When an author’s debut novel captivates the book world as thoroughly as Paula Hawkins’s 2015 psychological thriller, The Girl on the Train, it’s a given that all of their subsequent works will be incessantly compared to their maiden voyage. Though Hawkins’s latest, A Slow Fire Burning, is similar in some ways (boy, is it a thriller), it has many of its own merits that more than warrant a read.
The book opens with the gruesome murder of Daniel, a man in his early 20s living on a houseboat in London. Right off the bat three prime suspects emerge: First, Miriam, a nosey woman who lives on a neighboring houseboat who discovers Daniel’s body. Then there’s Daniel’s Aunt Carla, Daniel’s mother’s sister who at first seems like a grief-stricken aunt but is later revealed to be nursing a whole lot of resentment. Finally (and most compellingly), Laura, the one-night stand last seen in Daniel’s home. Unsurprisingly, all three are keeping major secrets.
Those three women, plus five or so other main characters, take turns narrating the novel, which makes for an occasionally confusing structure—particularly at the beginning of the book. Each of said narrators are unreliable (and frankly, unlikeable) in their own ways, with the only semi-exception to the rule being Laura. Though certainly unreliable, she’s a character you can’t help but feel for. A traumatic brain injury left her with a lack of inhibition that ends up getting her into constant trouble. Hawkins treats her similarly to Rachel, the protagonist of The Girl on the Train, in that she’s a troubled woman who makes the same mistakes over and over, despite trying to get better.
Interestingly, there’s also a book within the book, and a character who’s a writer of mystery novels. In one particularly meta moment, he notes about, “It was a book that exposed the way the sympathies of the reader might be manipulated, laying bare how quickly we jump to conclusions about guilt and innocence, power and responsibility.”
And right he is. With the murder out of the way in the first pages, the reader is left to sift through the lives of everyone around the deceased.

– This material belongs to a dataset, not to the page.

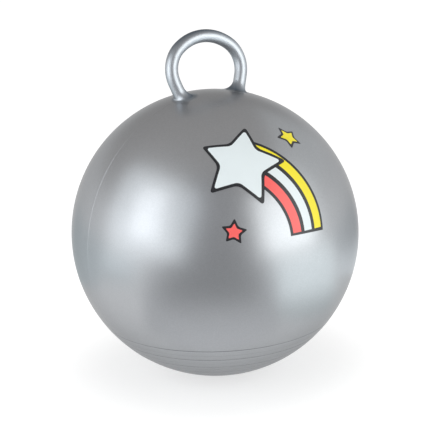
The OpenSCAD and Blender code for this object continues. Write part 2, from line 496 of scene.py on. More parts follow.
@dataclass(frozen=True)
class MouldedPlastic:
    """A plain moulded plastic or rubber with a fine spark-eroded grain and faint stains."""

    name: str
    colour: str
    worn_colour: str
    roughness: float
    ior: float
    polish: float = 0.04            # how much smoother than its roughness it is at most
    scuffing: float = 0.06          # how much rougher
    grain_spacing: float = 0.5
    grain_detail: float = 3.0
    grain_depth: float = 0.02
    grain_strength: float = 0.4
    stain_spacing: float = 9.0
    stain_detail: float = 4.0

    def make(self) -> bpy.types.Material:
        """Builds the material.

        Returns:
            The material.
        """
        material, tree = blank_material(self.name)
        place = add_node(tree, "ShaderNodeTexCoord").outputs["Object"]
        grain = add_node(tree, "ShaderNodeTexNoise",
                         {"Vector": place, "Scale": pattern_scale(self.grain_spacing),
                          "Detail": self.grain_detail})
        stains = add_node(tree, "ShaderNodeTexNoise",
                          {"Vector": place, "Scale": pattern_scale(self.stain_spacing),
                           "Detail": self.stain_detail})
        tint = add_node(tree, "ShaderNodeMix",
                        {"Factor": stains.outputs["Fac"], "A": linear(self.colour),
                         "B": linear(self.worn_colour)},
                        data_type="RGBA")
        rough = add_node(tree, "ShaderNodeMapRange",
                         {"Value": stains.outputs["Fac"], "To Min": self.roughness - self.polish,
                          "To Max": self.roughness + self.scuffing})
        bump = add_node(tree, "ShaderNodeBump",
                        {"Height": grain.outputs["Fac"], "Strength": self.grain_strength,
                         "Distance": self.grain_depth * MM})
        shader = add_node(tree, "ShaderNodeBsdfPrincipled",
                          {"Base Color": tint.outputs["Result"], "Roughness": rough.outputs["Result"],
                           "Normal": bump.outputs["Normal"], "IOR": self.ior})
        add_node(tree, "ShaderNodeOutputMaterial", {"Surface": shader.outputs["BSDF"]})
        return material


@dataclass(frozen=True)
class ScreenInk:
    """Solvent vinyl ink, screen printed.

    It lies flat and slightly glossy, with the faint weave of the screen left in its surface.
    """

    name: str
    colour: str
    thin_colour: str
    roughness: float = 0.34
    mesh_spacing: float = 0.9       # a real screen has about 0.15 mm; drawn coarse enough to show
    mesh_depth: float = 0.01
    mesh_strength: float = 0.3
    patch_spacing: float = 35.0
    patch_detail: float = 4.0

    def make(self) -> bpy.types.Material:
        """Builds the material.

        Returns:
            The material.
        """
        material, tree = blank_material(self.name)
        place = add_node(tree, "ShaderNodeTexCoord").outputs["Object"]
        patches = add_node(tree, "ShaderNodeTexNoise",
                           {"Vector": place, "Scale": pattern_scale(self.patch_spacing),
                            "Detail": self.patch_detail})
        tint = add_node(tree, "ShaderNodeMix",
                        {"Factor": patches.outputs["Fac"], "A": linear(self.colour),
                         "B": linear(self.thin_colour)},
                        data_type="RGBA")
        threads = [add_node(tree, "ShaderNodeTexWave",
                            {"Vector": place, "Scale": pattern_scale(self.mesh_spacing) / (2 * math.pi)},
                            bands_direction=axis)
                   for axis in ("X", "Z")]
        weave = add_node(tree, "ShaderNodeMath",
                         {0: threads[0].outputs["Fac"], 1: threads[1].outputs["Fac"]},
                         operation="MULTIPLY")
        bump = add_node(tree, "ShaderNodeBump",
                        {"Height": weave.outputs["Value"], "Strength": self.mesh_strength,
                         "Distance": self.mesh_depth * MM})
        shader = add_node(tree, "ShaderNodeBsdfPrincipled",
                          {"Base Color": tint.outputs["Result"], "Roughness": self.roughness,
                           "Normal": bump.outputs["Normal"]})
        add_node(tree, "ShaderNodeOutputMaterial", {"Surface": shader.outputs["BSDF"]})
        return material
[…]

It becomes tricky, though, when it’s clear that there isn’t just one person with the opportunity and motive to carry out the crime.
Though slower paced (true to its title) and slightly less twisty than The Girl on the Train, A Slow Fire Burning is nevertheless an entertaining murder mystery slash character study. (And P.S., the audiobook is narrated by queen of the genre Rosamund Pike, which will almost certainly add to the suspense.)